Work required ▸ Quote the full listing word for word.

[Begin Data segment]

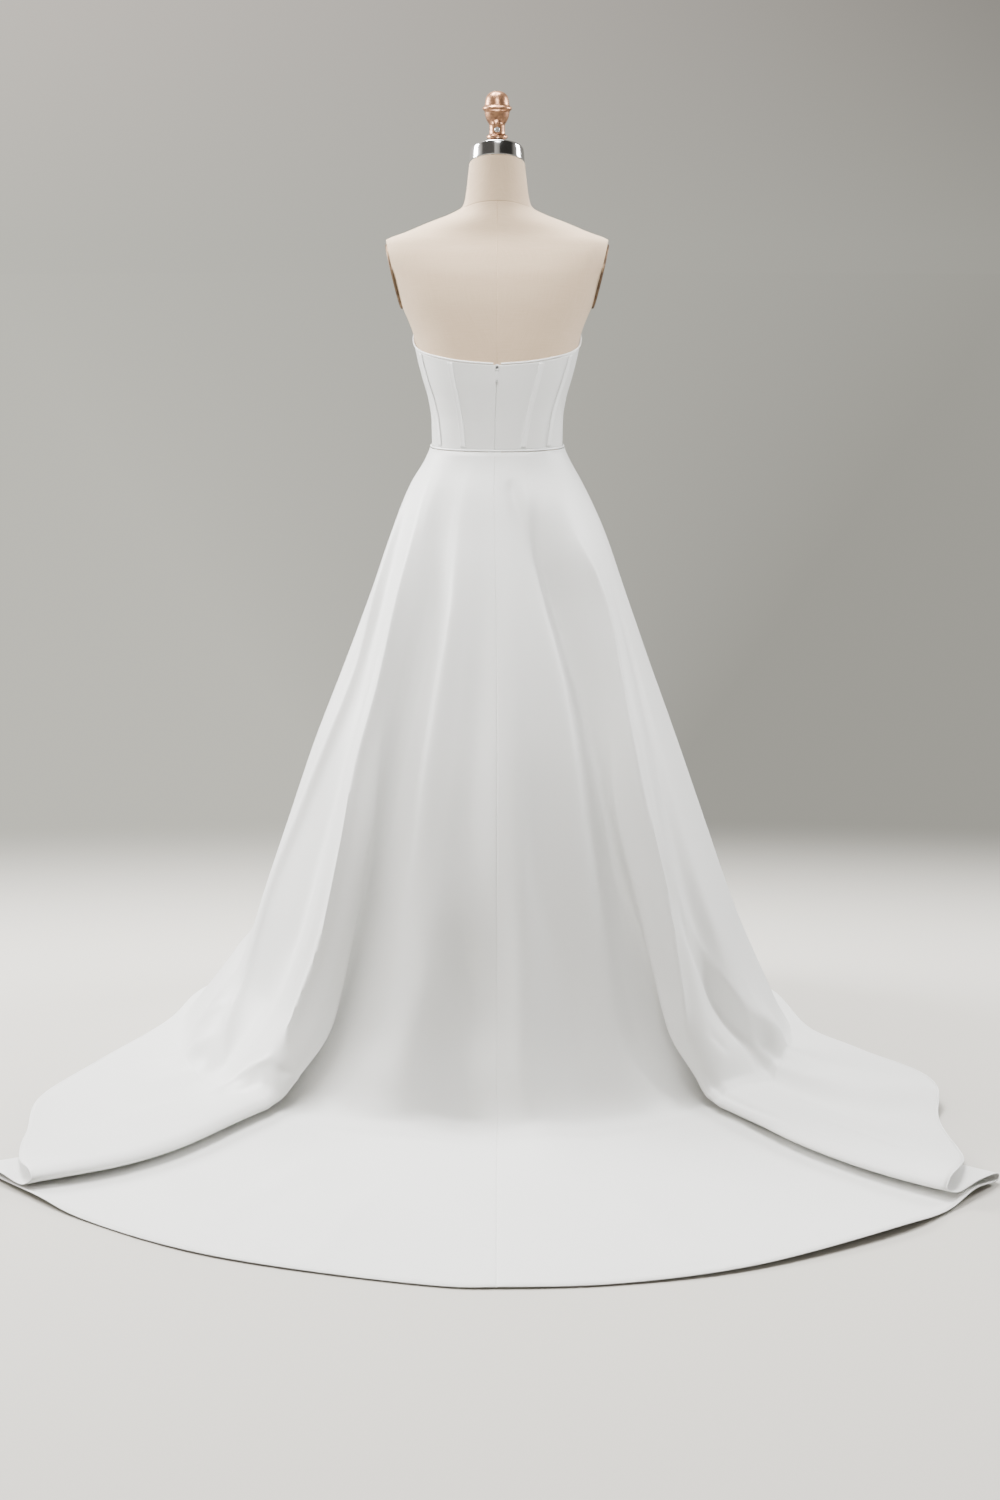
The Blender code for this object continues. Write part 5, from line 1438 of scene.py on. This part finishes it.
@dataclass
class DressForm:
    """The linen torso, its arm plates, neck band, finial, screw, pole and foot."""

    form: FormShape
    neck_tilt: float = 18.0
    band_z: float = 1.5914
    plate: float = 0.0045
    pole_radius: float = 0.0150
    pole_bottom: float = 0.0335
    pole_top: float = 0.8847
    base_radius: float = 0.1800
    base_height: float = 0.0240
    bottom: float = 0.885
    top: float = 1.591
    collar: float = 1.513
    collar_slant: float = 0.016
    arm_low: tuple = (0.1660, 0.0, 1.3400)
    arm_high: tuple = (0.1945, 0.0, 1.4590)

    def torso(self, finishes: Finishes) -> None:
        """Makes the torso with its seams and flat armholes.

        Args:
            finishes: the part's finishes.
        """
        close = (-1.6, -0.9, -0.45, -0.2, 0.0, 0.2, 0.45, 0.9, 1.6)
        turns = np.concatenate((np.array(close), np.linspace(3.5, 176.5, 64), 180.0 + np.array(close),
                                np.linspace(183.5, 356.5, 64), [358.4]))
        near = 0.001 * np.array((-3.0, -1.6, -0.8, -0.4, 0.0, 0.4, 0.8, 1.6, 3.0))
        levels = np.concatenate((np.arange(self.bottom, self.collar - 0.0045, 0.006), self.collar + near,
                                 np.linspace(self.collar + 0.007, self.top, 14)))
        slant = Curve((1.44, 1.50, self.collar, self.top), (0.0, 0.013, self.collar_slant, 0.0155))
        azimuth = turns[None, :] + 0.0 * levels[:, None]
        height = levels[:, None] + slant(levels)[:, None] * np.cos(np.radians(azimuth))
        points = self.form.point(height, azimuth)
        inward = unit(points * (1.0, 1.0, 0.0))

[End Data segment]

The answer ▸
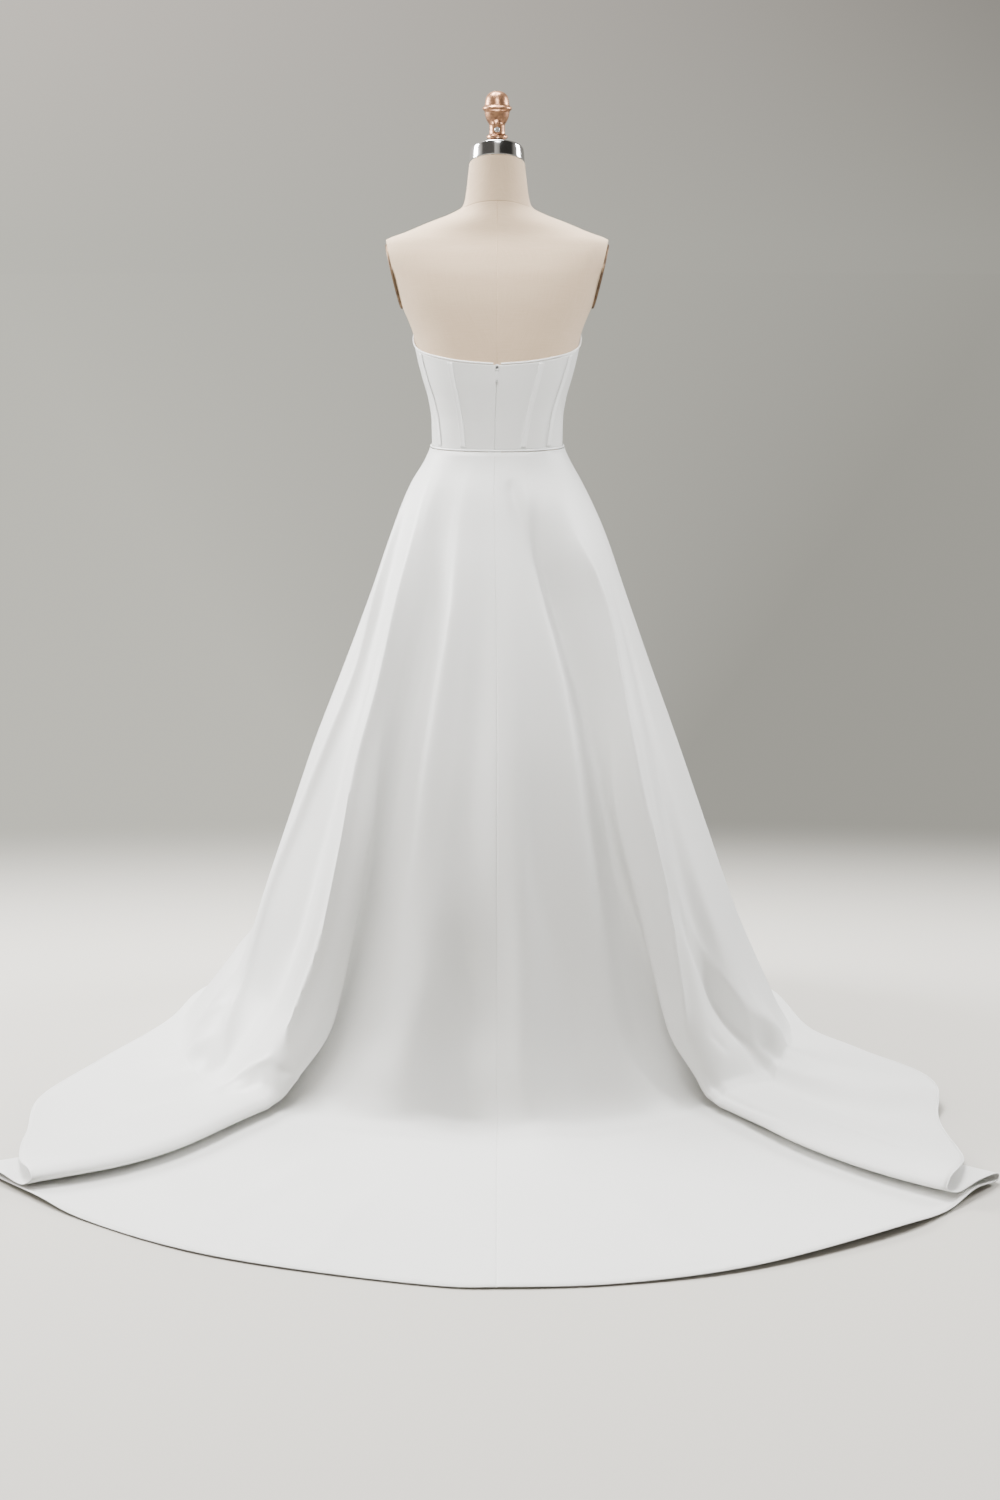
The Blender code for this object continues. Write part 5, from line 1438 of scene.py on. This part finishes it.
@dataclass
class DressForm:
    """The linen torso, its arm plates, neck band, finial, screw, pole and foot."""

    form: FormShape
    neck_tilt: float = 18.0
    band_z: float = 1.5914
    plate: float = 0.0045
    pole_radius: float = 0.0150
    pole_bottom: float = 0.0335
    pole_top: float = 0.8847
    base_radius: float = 0.1800
    base_height: float = 0.0240
    bottom: float = 0.885
    top: float = 1.591
    collar: float = 1.513
    collar_slant: float = 0.016
    arm_low: tuple = (0.1660, 0.0, 1.3400)
    arm_high: tuple = (0.1945, 0.0, 1.4590)

    def torso(self, finishes: Finishes) -> None:
        """Makes the torso with its seams and flat armholes.

        Args:
            finishes: the part's finishes.
        """
        close = (-1.6, -0.9, -0.45, -0.2, 0.0, 0.2, 0.45, 0.9, 1.6)
        turns = np.concatenate((np.array(close), np.linspace(3.5, 176.5, 64), 180.0 + np.array(close),
                                np.linspace(183.5, 356.5, 64), [358.4]))
        near = 0.001 * np.array((-3.0, -1.6, -0.8, -0.4, 0.0, 0.4, 0.8, 1.6, 3.0))
        levels = np.concatenate((np.arange(self.bottom, self.collar - 0.0045, 0.006), self.collar + near,
                                 np.linspace(self.collar + 0.007, self.top, 14)))
        slant = Curve((1.44, 1.50, self.collar, self.top), (0.0, 0.013, self.collar_slant, 0.0155))
        azimuth = turns[None, :] + 0.0 * levels[:, None]
        height = levels[:, None] + slant(levels)[:, None] * np.cos(np.radians(azimuth))
        points = self.form.point(height, azimuth)
        inward = unit(points * (1.0, 1.0, 0.0))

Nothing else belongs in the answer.